AUGUST 29, 2022 — Texas is a crucial stop along the migratory path of the monarch butterfly. The population travels from its summer habitat in the Northern United States and Canada south to Mexico for a warmer refuge during the winter season. Students and faculty in the UTSA College of Sciences (COS) are working to ensure that monarchs have the food they need on their long journey.
The monarch butterfly was recently declared endangered by the International Union for Conservation of Nature (IUCN).
Janis Bush, professor and chair of the COS’ Department of Integrative Biology, is leading a research team that surveyed the Texas landscape for milkweed which is critical to the survival of the monarch. The team has partnered with organizations such as U.S. Fish and Wildlife Services, the Monarch Joint Venture, and the National Butterfly Center.
“Monarchs are pollinators, and pollinators are critical for a healthy landscape and our food supply,” said Bush. “It’s been phenomenal working with people from different states and countries and to see how people come together for a common good. We’re working to ensure Texas is part of the solution and that Texas has a voice as the conservation community works to solve the problem and conserve monarchs. We all have an opportunity to be part of the solution.”
The team estimated the amount of milkweed and nectar plants across the landscape where monarch butterflies migrate. The monarchs make their trek across the state twice a year. They travel north in the spring and south in the winter. On their trip north, the population looks for milkweed to lay its eggs, and the adults need nectar plants for survival. The larva uses the milkweed as a food source for growth. As the monarchs return to the south during the winter months, they seek nectar plants to gain sugar necessary for their journey to Mexico.
“We’ve always focused so much on milkweed, which is vital. You have to have it. But I think it’s important for us to remember that the adults also need other nectar plants as they’re migrating through the state of Texas,” Bush said.
Bush and her team started their effort in 2015. Bush, Julian Chavez ’15, Hector Escobar ’15, Ursula Alvarado-Miller ’14 ’18, Monica Juarez ’17, and several undergraduate students surveyed plants along IH-35 and U.S. 281 from Alice, Texas to Wichita Falls, Texas, and from Pineland to Ozona, Texas.

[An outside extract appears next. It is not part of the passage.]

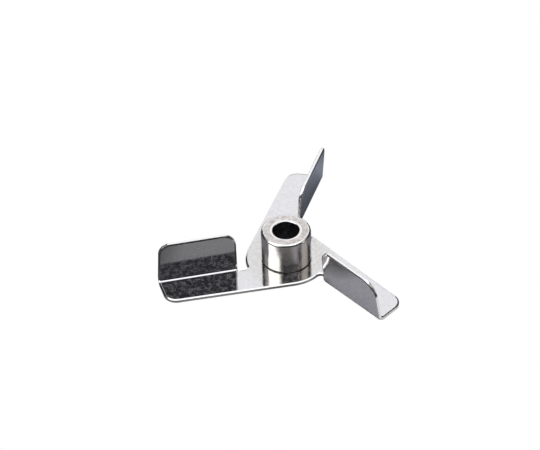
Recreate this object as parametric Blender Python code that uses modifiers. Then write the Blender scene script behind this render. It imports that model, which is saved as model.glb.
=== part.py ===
"""Three-bladed stirring impeller, in metres, +Z up.

One steel sheet is cut as three arms, the clockwise edge of each arm is folded up into a paddle, and a
turned boss with a bore for the stirrer shaft is welded through the middle of the sheet. A socket set screw
in the side of the boss clamps it on the shaft. The origin is on the axis, at the sheet's underside.
"""

import math

import bmesh
import bpy
from mathutils import Matrix, Vector

MM = 0.001

# Sheet
SHEET_THICKNESS = 1.2 * MM
ARM_COUNT = 3
FIRST_ARM_ANGLE = math.radians(191)
DISC_RADIUS = 12.3 * MM  # the round middle that the arms grow from
EDGE_TAPER = math.radians(1.2)  # how much an arm narrows towards its tip
TIP_REACH = 39.4 * MM  # from the axis to the tip, along an arm
TIP_SLANT = math.radians(5)
TIP_RADIUS = 4 * MM

# Fold and paddle, measured in an arm's own frame: x runs along the arm, y across it
FOLD_LINE = 2.7 * MM  # where the flat ends and the fold begins
FOLD_RADIUS = 0.9 * MM  # on the inside of the fold
FOLD_ANGLE = math.radians(85.5)
FOLD_STEPS = 8
PADDLE_START = 15.4 * MM
PADDLE_HEIGHT = 12.6 * MM  # above the flat's upper face
PADDLE_INNER_RADIUS = 4 * MM
# The outer ends were trimmed and rounded by hand, so each paddle has its own slant and corner,
# given anticlockwise from the first arm
PADDLE_SLANTS = (math.radians(4), math.radians(7), math.radians(1.5))
PADDLE_OUTER_RADII = (3.5 * MM, 5.5 * MM, 2 * MM)
NOTCH_RADIUS = 1.3 * MM  # at the bottom of the relief notch beside each fold

# Boss
BOSS_RADIUS = 7.5 * MM
BOSS_HEIGHT = 10.6 * MM  # above the sheet
BOSS_EDGE_BREAK = 0.3 * MM
BORE_RADIUS = 4 * MM
BORE_CHAMFER = 0.4 * MM
SPIGOT_RADIUS = 5.5 * MM
SPIGOT_END = 0.2 * MM  # above the sheet's underside
JOINT_GAP = 0.1 * MM  # between fixed pieces that touch

# Weld in the countersink under the sheet
COUNTERSINK_DEPTH = 0.9 * MM
WELD_CROWN = 0.1 * MM

# Set screw, M4 with a 2 mm hexagon socket and a cup point
SCREW_ANGLE = FIRST_ARM_ANGLE - math.pi  # opposite the first arm, so a key reaches it between the others
SCREW_LENGTH = 3 * MM
SCREW_RADIUS = 1.92 * MM
SCREW_HOLE_RADIUS = 2 * MM
SCREW_TIP_RADIUS = 1 * MM
SCREW_CUP_DEPTH = 0.5 * MM
SCREW_HEAD_CHAMFER = 0.35 * MM
SCREW_TIP_FROM_BORE = 0.1 * MM
SOCKET_ACROSS_FLATS = 2 * MM
SOCKET_DEPTH = 1.5 * MM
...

Over three years, they found and documented milkweed on the landscape.
“But one thing that was interesting and a bit concerning: There’s not a lot of milkweed if you move from San Antonio south to Laredo and Eagle Pass,” Bush said. “For the female monarchs to be able to lay their eggs, they really have to make it to either San Antonio or a little bit north of San Antonio.”
This long journey jeopardizes the survival of the population.
Bush explained that milkweed seeds germinate well, but the seedlings are hard to grow. The plants also die back—a process defining how aboveground portions of the plant die, but the roots are still viable.
More importantly, Bush says, patience is key.
“If people are impatient when they see the seedlings die back, they think the plant is dead and will pull it out of the ground. We found is that some of these species will die back and then resprout at the base of the next year or so,” Bush said.
Texas residents who want to support the monarch population should report sightings of monarchs on journeynorth.org
“It’s a great way for people to be involved,” Bush said.